Monday, October 15, 2012

Fast-Track to Creating a Website! (And Save Time & Money)

If you are reading this, you probably have or need a website. Today I would like to help you speed up the process of making changes and give you some tips on achieving your desired website results.

Depending on where you are in the process, you may just need some simple content changes, or a complete new website that even you are not 100% sure what it needs to look like. Are you certain what specific functions it should or will need to perform? And worse, maybe your current website is not performing the way you had hoped; the orders are not coming in, the hits did not go up, and you spent a lot of money. :(

It may be time to speak with a web solutions architect.

An architect will take into consideration not only your marketing or sales goals, but design a site that achieves those goals. He/she should be well versed in graphics (aesthetics, and content placement), front-end design (what the page does that you see) and back-end development that supports the data and usage needs of the site. (the part you don't see)
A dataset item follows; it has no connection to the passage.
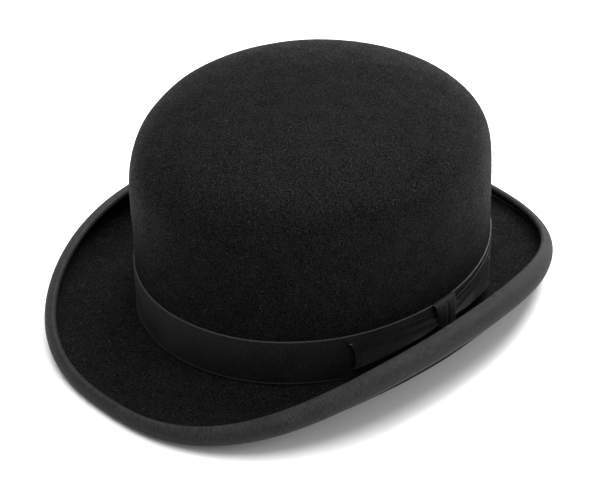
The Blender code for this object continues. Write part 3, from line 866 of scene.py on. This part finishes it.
def cloth_strip(name, low, high, offset, thickness, material, rows=8, angles=None):
    """A thin strip inside the crown, between two heights over the break."""
    closed = angles is None
    if closed:
        angles = np.linspace(0, FULL_TURN, 360, endpoint=False)
    outer, inner, cloth = [], [], []
    for above in np.linspace(high, low, rows):
        level = break_height(angles) + above
        ripple = 0.00006 * np.sin(90 * angles + 400 * above)
        outer.append(on_crown(angles, level, offset))
        inner.append(on_crown(angles, level, offset - thickness + ripple))
        cloth.append(np.stack([angles * CROWN_HALF_WIDTH, np.full(len(angles), above), 0 * angles], -1))
    if closed:
        cloth = np.concatenate([*cloth, *cloth[::-1]]) * 1000
        return add_ring(name, outer + inner[::-1], material, cloth=cloth)
    return add_slab(name, outer, inner, material, cloth)


def make_sweatband_thread(material):
    angles = np.linspace(0, FULL_TURN, 900, endpoint=False)
    level = break_height(angles) + SEAM_HEIGHT
    path = on_crown(angles, level, -sweatband_offset(0) - LEATHER - 0.0001)
    out = on_crown(angles, level, -1.0) - on_crown(angles, level, 0.0)
    return add_stitches("sweatband_stitches", path, out, 0.0021, 0.0030, 0.0002, material)


def make_lining_side(material):
    """The side panel, gathered into soft pleats towards the tip."""
    columns = 1440
    angles = np.linspace(0, FULL_TURN, columns, endpoint=False)
    low = break_height(angles) + LINING_START
    levels = WALL_TOP + (CROWN_TOP - WALL_TOP) * np.sin(np.radians(np.linspace(LINING_SEAM_TURN, 0, 30)))
    rows = [np.full(columns, level) for level in levels]
    rows += [WALL_TOP + (low - WALL_TOP) * share for share in np.linspace(0, 1, 30)[1:]]
    outer, inner, cloth = [], [], []
    pleats = np.abs(np.sin(angles * 42 + 0.6 * np.sin(5 * angles))) ** 0.7
    for index, level in enumerate(rows):
        share = index / (len(rows) - 1)
        depth = 0.0016 * (1 - share) ** 1.5 + 0.0002
        tuck = pleats * depth * min(1, index / 3)
        outer.append(on_crown(angles, level, -FELT - GAP))
        inner.append(on_crown(angles, level, -FELT - GAP - LINING - tuck))
        cloth.append(np.stack([angles * CROWN_HALF_WIDTH, np.full(columns, share * 0.06), 0 * angles], -1))
    coordinates = np.concatenate([*cloth, *cloth[::-1]]) * 1000
    return add_ring("lining_side_satin", outer + inner[::-1], material, cloth=coordinates)


def make_lining_tip(material):
    """The oval tip panel, with a corded edge where the side panel joins it."""
    columns = 512
    angles = np.linspace(0, FULL_TURN, columns, endpoint=False)
    turns = np.linspace(87.5, LINING_SEAM_TURN + 0.9, 40)
    outer, inner, cloth = [], [], []
    for turn in turns:
        level = np.full(columns, WALL_TOP + (CROWN_TOP - WALL_TOP) * math.sin(math.radians(turn)))
        point = crown_point(angles, level)
        cord = 0.0009 * math.exp(-(((turn - LINING_SEAM_TURN - 1.6) / 0.55) ** 2))
        sag = 0.0010 * (0.5 + 0.5 * np.tanh((turn - 60) / 8)) + swell(point, 0.05, 0.0002, 21)
        outer.append(on_crown(angles, level, -FELT - GAP))
        inner.append(on_crown(angles, level, -FELT - GAP - LINING - cord - np.maximum(sag, 0)))
        cloth.append(point * [1, 1, 0])
    top = CROWN_TOP - FELT - GAP
    tops = [[0, CROWN_Y + CROWN_LEAN, top], [0, CROWN_Y + CROWN_LEAN, top - LINING - 0.001]]
    coordinates = np.concatenate([*cloth, *cloth, np.zeros((2, 3))]) * 1000
    return add_dome("lining_tip_satin", outer, inner, tops, material, cloth=coordinates)


def make_sweatband_bow(material):
    """A small flat bow over the leather's rear joint, which marks the back of the hat."""
    columns, rows = 121, 21
    across = np.linspace(-1, 1, columns)
    angles = math.pi + across * REAR_BOW_HALF_WIDTH / CROWN_HALF_LENGTH
    foot = BREAK_HEIGHT - BREAK_TILT
    face = -float(sweatband_offset(SWEATBAND_STEP)) - LEATHER - GAP
    half = 0.0018 + 0.0030 * np.abs(across) ** 0.8
    knot = np.exp(-((across / 0.10) ** 4))
    outer, inner, cloth = [], [], []
    for down in np.linspace(-1, 1, rows):
        notch = 1 - 0.07 * (1 - abs(down))
        turned = math.pi + (angles - math.pi) * (1 - (1 - notch) * np.abs(across) ** 8)
        level = foot + 0.0128 + half * down * (1 + 0.25 * knot)
        rib = 0.5 + 0.5 * np.cos(across * 75)
        fold = 0.0006 * (1 - np.abs(across)) * np.sin(7 * down) ** 2
        stand = 0.0007 + 0.0009 * knot + fold + 0.00008 * rib
        outer.append(on_crown(turned, level, face + 0 * stand))
        inner.append(on_crown(turned, level, face - stand))
        cloth.append(np.stack([across * REAR_BOW_HALF_WIDTH, half * down, 0 * across], -1))
    return add_slab("sweatband_bow_ribbon", outer, inner, material, cloth)


def make_size_label(material):
    """A blank paper label with clipped corners, stuck to the leather."""
    columns, rows = 33, 19
    radius = CROWN_HALF_LENGTH - 0.004
    foot = BREAK_HEIGHT - BREAK_TILT
    face = -float(sweatband_offset(SWEATBAND_STEP)) - LEATHER - GAP + 0.0002
    outer, inner = [], []
    for down in np.linspace(0.5, -0.5, rows):
        corner = np.clip((abs(down) - 0.38) / 0.12, 0, 1) ** 2 * 0.10
        across = np.linspace(-0.5 + corner, 0.5 - corner, columns)
        angles = math.pi - LABEL_TURN + across * LABEL_WIDTH / radius
        curl = 0.0004 * np.abs(across * 2) ** 6
        level = foot + LABEL_LIFT + LABEL_HEIGHT * down
        outer.append(on_crown(angles, level + 0 * angles, face - 0.0001))
        inner.append(on_crown(angles, level + 0 * angles, face - 0.0003 - curl))
    return add_slab("size_label_paper", outer, inner, material)


def place(piece, node):
    """Every piece rides on the hat and stands for its CAD node."""
    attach(piece, "root")
    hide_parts(node)
    return piece


felt = felt_material()
binding_cloth = grosgrain_material("binding_grosgrain", (0.0208, 0.0206, 0.0208), 0.55)
band_cloth = grosgrain_material("band_grosgrain", (0.0135, 0.0133, 0.0134), 0.6)
thread = thread_material()
leather = leather_material()
satin = satin_material()
cotton = cotton_material()

place(make_felt_body(felt), "felt_body")
nap = make_nap(nap_material())
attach(nap, "root")
binding, binding_length = make_brim_binding(binding_cloth)
place(binding, "brim_binding")
place(make_binding_thread(thread), "binding_thread")
band, band_length = make_hat_band(band_cloth)
place(band, "hat_band")
front_wing = make_wing("bow_front_wing", KNOT_FRONT, BOW_FRONT, band_cloth, 1.0)
place(front_wing, "bow_ribbon")
rear_wing = make_wing("bow_rear_wing", KNOT_REAR, BOW_REAR, band_cloth, 2.2)
place(rear_wing, "bow_ribbon")
wrap = place(make_bow_knot(band_cloth), "bow_knot")
place(make_tack("bow_front_stitch", BOW_FRONT + TACK_INSET, thread), "bow_tack_front")
place(make_tack("bow_rear_stitch", BOW_REAR - TACK_INSET, thread), "bow_tack_rear")
sweatband = place(make_sweatband(leather), "sweatband")
place(make_reed(reed_material()), "sweatband_reed")
tape = cloth_strip("reed_tape_cloth", 0.0005, REED_TAPE_HEIGHT - 0.001, -FELT - GAP, LINING, cotton)
place(tape, "reed_tape")
place(make_sweatband_thread(thread), "sweatband_thread")
joint_angles = math.pi + np.linspace(-0.5, 0.5, 61) * JOINT_TAPE_WIDTH / CROWN_HALF_LENGTH
behind = -(FELT + GAP + LINING + GAP + LINING * 0.1)
thickness = LINING * 0.9
joint = cloth_strip("joint_tape_cloth", 0.022, 0.048, behind, thickness, cotton, 60, joint_angles)
place(joint, "sweatband_joint_tape")
place(make_sweatband_bow(band_cloth), "sweatband_bow")
side_lining = place(make_lining_side(satin), "lining_side")
tip_lining = place(make_lining_tip(satin), "lining_tip")
label = place(make_size_label(label_material()), "size_label")


# The stage: a white sweep, soft light and the camera


def make_floor():
    mesh = bpy.data.meshes.new("floor")
    mesh.from_pydata([(-6, -6, 0), (6, -6, 0), (6, 6, 0), (-6, 6, 0)], [], [(0, 1, 2, 3)])
    n = Nodes("white_paper", 0.9, Specular_IOR_Level=0.1)
    grain = n.noise(n.place(), 0.02, 2)
    mesh.materials.append(n.finish(n.mix(grain, (0.80, 0.80, 0.80), (0.84, 0.84, 0.84))))
    floor = bpy.data.objects.new("floor", mesh)
    bpy.context.scene.collection.objects.link(floor)


def add_light(name, where, size, power):
    data = bpy.data.lights.new(name, "AREA")
    data.shape = "DISK"
    data.size = size
    data.energy = power
    light = bpy.data.objects.new(name, data)
    light.location = where
    aim = Vector((0, 0, 0.05)) - Vector(where)
    light.rotation_mode = "QUATERNION"
    light.rotation_quaternion = aim.to_track_quat("-Z", "Y")
    bpy.context.scene.collection.objects.link(light)


def make_camera(azimuth, elevation, roll, distance, lens, aim):
    """A camera on a line from the aim point, at these angles."""
    a, e = math.radians(azimuth), math.radians(elevation)
    back = Vector((math.sin(a) * math.cos(e), -math.cos(a) * math.cos(e), math.sin(e)))
    right = Vector((math.cos(a), math.sin(a), 0))
    up = back.cross(right)
    turn = math.radians(roll)
    turned_right = right * math.cos(turn) + up * math.sin(turn)
    turned_up = up * math.cos(turn) - right * math.sin(turn)
    data = bpy.data.cameras.new("camera")
    data.lens = lens
    data.sensor_width = 36
    camera = bpy.data.objects.new("camera", data)
    target = Vector((0, 0, 0.06)) + turned_right * aim[0] + turned_up * aim[1]
    axes = Matrix((turned_right, turned_up, back)).transposed()
    camera.matrix_world = Matrix.Translation(target + back * distance) @ axes.to_4x4()
    bpy.context.scene.collection.objects.link(camera)
    bpy.context.scene.camera = camera


def seen_from_camera(right, up, towards):
    """A place given by the camera's right, the world's up and the way to the camera."""
    a = math.radians(CAMERA_AZIMUTH)
    across = Vector((math.cos(a), math.sin(a), 0))
    near = Vector((math.sin(a), -math.cos(a), 0))
    return across * right + near * towards + Vector((0, 0, up))


def make_sky():
    """A sky that is dim at the horizon and bright overhead."""
    world = bpy.data.worlds.new("studio")
    world.use_nodes = True
    sky = world.node_tree
    direction = sky.nodes.new("ShaderNodeTexCoord").outputs["Generated"]
    split = sky.nodes.new("ShaderNodeSeparateXYZ")
    glow = sky.nodes.new("ShaderNodeMapRange")
    sky.links.new(direction, split.inputs[0])
    sky.links.new(split.outputs["Z"], glow.inputs["Value"])
    glow.inputs["To Min"].default_value = 0.1
    glow.inputs["To Max"].default_value = 0.8
    sky.links.new(glow.outputs["Result"], sky.nodes["Background"].inputs["Strength"])
    sky.nodes["Background"].inputs["Color"].default_value = (1, 1, 1, 1)
    bpy.context.scene.world = world


CAMERA_AZIMUTH = 45.19
make_floor()
make_camera(CAMERA_AZIMUTH, elevation=35.14, roll=-0.29, distance=1.1962, lens=133.7,
            aim=(-0.00164, -0.01948))
add_light("overhead", seen_from_camera(-0.1, 2.1, -0.1), 2.2, 66)
add_light("behind", seen_from_camera(0.75, 1.5, -1.25), 1.2, 72)
add_light("fill", seen_from_camera(1.6, 0.8, 0.7), 1.2, 14)
make_sky()
bpy.context.scene.view_settings.view_transform = "Standard"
Here are some tips to get the website you really want, and save time and money by speeding up the process.
  1. Content: I have worked on thousands of websites and the number one delay is content. If your copy and photos aren't ready, your website developer will be waiting on you.
  2. Pages/Sections: The structure of your site should be well established. It not only needs to make sense to you, but to first time visitors too! Sitemaps are helpful (but no one uses them!), however; a flow into the site so that it is intuitive is far better. Be sure to define the main sections. IE: Home, About, Store, Contact, Downloads, Press etc. Then document a flow that gets the job done.
  3. Function/Action: An effective website needs to have a purpose. In marketing we call this a "call to action." When visitors come to your site, what do you want them to do? Buy a product, sign up for an email list, or follow you on Twitter? If your action is defined, the site needs to support that action.
  4. Best Practices: Intuitive websites often have a small group of links that make standard information quickly available! They should be part of every website to help first-time/new users, while staying out of the way of experienced users. They are Home, About, Contact (Customer Service), and My Account (sign in) for account based sites. If it a store My Cart is a standard.
  5. Priorities: Your site needs to manage your priorities and objectives. One page (actually 1.24 pages) is probably all the time you get to capture the interest of a user and entice them to read more, or act. Each one us of us visits at least a few sites a week if not a few each day. How long do you stick around? How hard was it to find what you were looking for? Your site needs to manage your calls to action and the process of building customer confidence in your brand to achieve that goal. Page real estate is ESSENTIAL! A good architect can maximize your "hits" to guide users to the desired content/actions by effective use of page real estate and menu system.
If you do your homework before engaging a developer, your site will be cheaper and finished in less time.

Is your website performing the way you want it to?